Sometimes, I feel all these things. Occasionally, I feel bored out of my mind with my own life, even though, by any objective measure, my life is pretty good. And anyway, in those moments I couldn’t tell you what is missing or what should be added to my life to make it better: then I feel ashamed and resentful for feeling that way at all.

Sometimes I can get tired with my routine. But other times I value it beyond reason

The resentment comes from my suspicion that discontent is embedded in our culture, and that it’s been that way for decades. The average person, in the course of an average day, is exposed to thousands of adverts. Radio. TV. Online. Newspapers. Buses. Trains. Walls. You are seconds away from the next one. You probably don’t notice the vast majority of them, yet it must have a cumulative effect: there are better things you could have. There’s a better way you could be. A low-level dissatisfaction, nagging you thousands of times a day. Every day of your life.

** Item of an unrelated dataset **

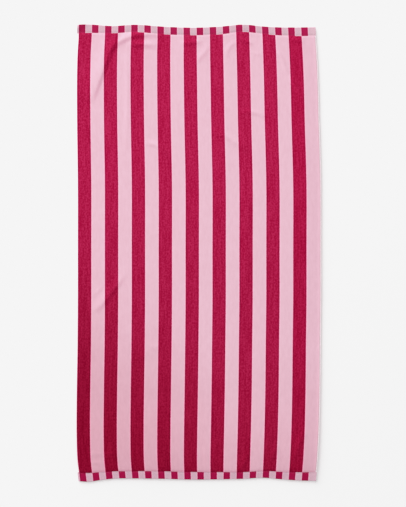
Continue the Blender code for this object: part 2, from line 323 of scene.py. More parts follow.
# Grid lines: a run of cloth is cut into equal steps.  They crowd at the
# rounded edges, the seams and the start of the pile.
Run = namedtuple("Run", "length steps")
ACROSS_RUNS = (
    Run(0.0003, 1), Run(0.0007, 1), Run(0.0010, 1), Run(0.0020, 2), Run(0.0020, 2),
    Run(0.0010, 2), Run(0.0030, 3), Run(0.0026, 5), Run(0.0034, 2), Run(0.0150, 3),
    Run(0.2500, 50), Run(0.6000, 93), Run(0.0180, 3),
    Run(0.0050, 2), Run(0.0010, 1), Run(0.0016, 3), Run(0.0020, 4),
    Run(0.0014, 2), Run(0.0007, 1), Run(0.0003, 1),
)
END_RUNS = (
    Run(0.0003, 1), Run(0.0007, 1), Run(0.0014, 2), Run(0.0206, 4),
    Run(0.0032, 6), Run(0.0008, 1), Run(0.0024, 3), Run(0.0046, 3),
)
BODY_RUNS = (
    Run(0.265, 55), Run(0.085, 12), Run(0.160, 26), Run(0.390, 34),
    Run(0.180, 32), Run(0.300, 31), Run(0.204, 30), Run(0.050, 9),
)


def grid_lines(runs, start, end):
    """Lines from start to end: each run's equal steps, end to end, then fitted to the whole."""
    steps = np.concatenate([[0.0], *(np.full(run.steps, run.length / run.steps) for run in runs)])
    lines = np.cumsum(steps)
    return start + (end - start) * lines / lines[-1]


across_lines = grid_lines(ACROSS_RUNS, -HEM_TAB, WOVEN_WIDTH)
end_reach = sum(run.length for run in END_RUNS)
top_lines = grid_lines(END_RUNS, 0, end_reach)
down_lines = np.concatenate([
    top_lines,
    grid_lines(BODY_RUNS, end_reach, CLOTH_LENGTH - end_reach)[1:-1],
    CLOTH_LENGTH - top_lines[::-1],
])


def closed_sheet(name, across_lines, down_lines):
    """A closed mesh of the cloth: a face grid and a back grid that share their outer points.

    Each point keeps its distances across and down as its UV, in metres, so that the stripes and
    the weave follow the cloth.
    """
    across, from_top = np.meshgrid(across_lines, down_lines)
    x, y, under, face = surfaces(across, from_top)
    rows, columns = x.shape
    inner = (slice(1, -1), slice(1, -1))
    face_points = np.stack([x, y, face], axis=-1)
    back_points = np.stack([x, y, under], axis=-1)[inner]
    cloth_places = np.stack([across, from_top], axis=-1)
    points = np.concatenate([face_points.reshape(-1, 3), back_points.reshape(-1, 3)])
    places = np.concatenate([cloth_places.reshape(-1, 2), cloth_places[inner].reshape(-1, 2)])

    face_ids = np.arange(rows * columns).reshape(rows, columns)
    back_ids = face_ids.copy()
    back_ids[inner] = rows * columns + np.arange((rows - 2) * (columns - 2)).reshape(rows - 2, -1)
    corners = []
    for ids, turn in ((face_ids, 1), (back_ids, -1)):
        quads = np.stack([ids[:-1, :-1], ids[1:, :-1], ids[1:, 1:], ids[:-1, 1:]], axis=-1)
        corners.append(quads.reshape(-1, 4)[:, ::turn])
    corners = np.concatenate(corners)

    mesh = bpy.data.meshes.new(name)
    mesh.vertices.add(len(points))
    mesh.vertices.foreach_set("co", points.ravel())
    mesh.loops.add(corners.size)
    mesh.loops.foreach_set("vertex_index", corners.ravel())
    mesh.polygons.add(len(corners))
    mesh.polygons.foreach_set("loop_start", np.arange(0, corners.size, 4))
    mesh.update(calc_edges=True)
    cloth_map = mesh.uv_layers.new(name="cloth")
    cloth_map.data.foreach_set("uv", places[corners.ravel()].ravel())
    mesh.shade_smooth()
    mesh.validate()
    sheet = bpy.data.objects.new(name, mesh)
    bpy.context.scene.collection.objects.link(sheet)
    return sheet, places[corners].mean(axis=1)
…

And along with that discontent is a new thing: a growing sense of uncertainty. Maybe it’s been there all the time, but it only became apparent to me during the pandemic. The unpredictability of the virus has made calculations about when we get back to normal close to impossible. Right now, it feels like we’re just hoping for the best.

Shifting trends

But that uncertainty extends to far more than Covid. There’s climate change and shifting political and economic trends altering the way our world is structured. It’s becoming increasingly difficult to tell what’s true or performative. Everyone accuses everyone else of being dishonest or deluded. The middle ground of reasonableness is hacked away.

A couple of weeks ago an American TV commentator named Candace Owens suggested that the US should invade Australia, on the basis that Covid restrictions there had turned Australians into "an oppressed people suffering under a totalitarian regime". It followed protests outside the Australian consulate in New York aimed at "saving" Australia.

Her comments were notable enough to be widely reported, yet without any gasps of amazement. Bonkers stuff like this has become increasingly mainstream. The factual and the fantastical must be afforded equal weight. Any set of facts can have opposite meanings. The uncertainty isn’t just about the future, but the very nature of reality.

Sometimes I can get tired with my routine. But other times I value it beyond reason. Because it’s a rare day when I don’t think that the world outside has gone completely mad. Routine is a bulwark against that. Routine can’t be misinterpreted or assigned sinister motives. It is a concrete truth, borne of practicality and love. It might be boring, but bore me up.